In the past 40 years, a lot has changed in healthcare including technology, hospital stays, patient information and smoking in the common areas. Living and working through these changes, four long-term employees at Sidney Health Center were recently recognized for 40 years of dedicated service respectively.
From the days of nursing caps and white dresses, Twyla Gustafson (RN), Kay Hatter (RN) and Kristi Hatter (LPN) have transitioned to colorful scrubs, 12-hour shifts, and electronic health records. Along their side, Connie Angel has worked in several capacities including pharmacy tech, receptionist and ward clerk.
“We grew up here,” commented Gustafson, reflecting on the past 40 years. They have survived two oil booms, six nursing directors, six CEOs, numerous physicians, and thousands of patients. Their longevity alone makes them leaders in the organization.
“The amount of knowledge in their 160 years of combined service is incredible,” noted Pam McGlothlin, Director of Nursing. “They have taught many of us how to be resilient in the face of tragedy and adversity. I applaud their dedication to the mission and the people we serve.”
Among the most memorable moments, Kristi Hatter, who is a Registered Polysomnographic Sleep Technologist, emphasizes that it is the small things. “A former patient wanting to introduce me to his mother so that she would know the nurse that made him feel so good. Another patient woke up after a sleep study and could not remember the last time they felt that good. Working with the patients is the best part of my job.”
All four agree, the biggest change in healthcare has been the technology as well as the charting. “We went from writing everything down on a paper chart to entering it into a computer. I remember working with Dr. Cooper in the ER during a code and writing the times the medication was given directly on the medication boxes. This led to the implementation of code sheets,” stated Connie Angel.
In 2014, Sidney Health Center transitioned to an integrated electronic health record to meet federal guidelines for the secure use and sharing of health information.
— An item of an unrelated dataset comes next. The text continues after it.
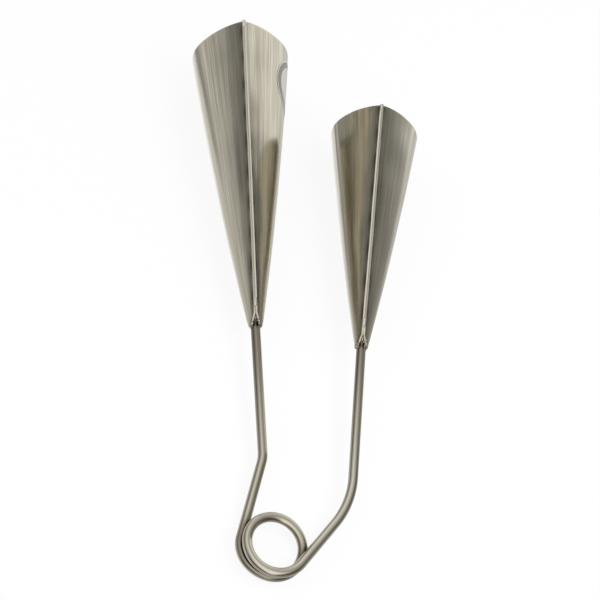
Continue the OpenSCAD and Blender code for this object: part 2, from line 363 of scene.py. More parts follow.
def join(parts: list[Patch]) -> Patch:
    """Joins solids of one material.

    Args:
        parts: The solids, which have no attributes.

    Returns:
        All of them as one, with the faces of each outwards.
    """
    faces, start = [], 0
    for part in parts:
        faces += [tuple(i + start for i in face) for face in part.outward().faces]
        start += len(part.points)
    return Patch(np.concatenate([part.points for part in parts]), faces)


def sheet_faces(rows: int, columns: int) -> tuple[list[Face], list[int]]:
    """Returns the faces of a bent sheet: outer grid, inner grid and the edges between.

    Args:
        rows: Number of sections.
        columns: Points across each face of a section.

    Returns:
        The faces, and the slot of each: 0 outside and on the edges, 1 inside.
    """
    size = rows * columns
    faces, slots = [], []
    for i in range(rows - 1):
        start, above = i * columns, (i + 1) * columns
        for k in range(columns - 1):
            a, b, c, d = start + k, start + k + 1, above + k, above + k + 1
            faces += [(a, b, d, c), (a + size, c + size, d + size, b + size)]
            slots += [0, 1]
        a, c = start, above
        faces.append((a, c, c + size, a + size))
        a, c = above - 1, above + columns - 1
        faces.append((a + size, c + size, c, a))
        slots += [0, 0]
    for a in range(columns - 1):
        faces.append((a + size, a + 1 + size, a + 1, a))
    for a in range(size - columns, size - 1):
        faces.append((a, a + 1, a + 1 + size, a + size))
    return faces, slots + [0] * (2 * columns - 2)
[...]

With this transition, patients gained the ability to sign up for My Chart, which allows them to connect to their personal medical information when it is convenient for them. Patients can see test results, message their medical provider, pay bills online, and access their health information when traveling.
“One of the advantages of My Chart is patients are informed about their health,” stated Kay Hatter, who is a charge nurse in the ER. “One of the best things patients can do to help us deliver better care is to have a list of the medications they are taking. My Chart and other phone apps allow patients to have this information at their fingertips. Other patients just bring in a bag full of medication bottles. This works too!”
Regardless of the advancement in technology, the fundamental element to great care is the people who deliver it. Teamwork among staff and the trust that is developed over time improves communication between staff and enhances the patient experience. The people are the pillars in the organization and 160 years of service deserves a standing ovation! Congratulations and thank you to Twyla, Kay, Kristi and Connie for your service to Sidney Health Center!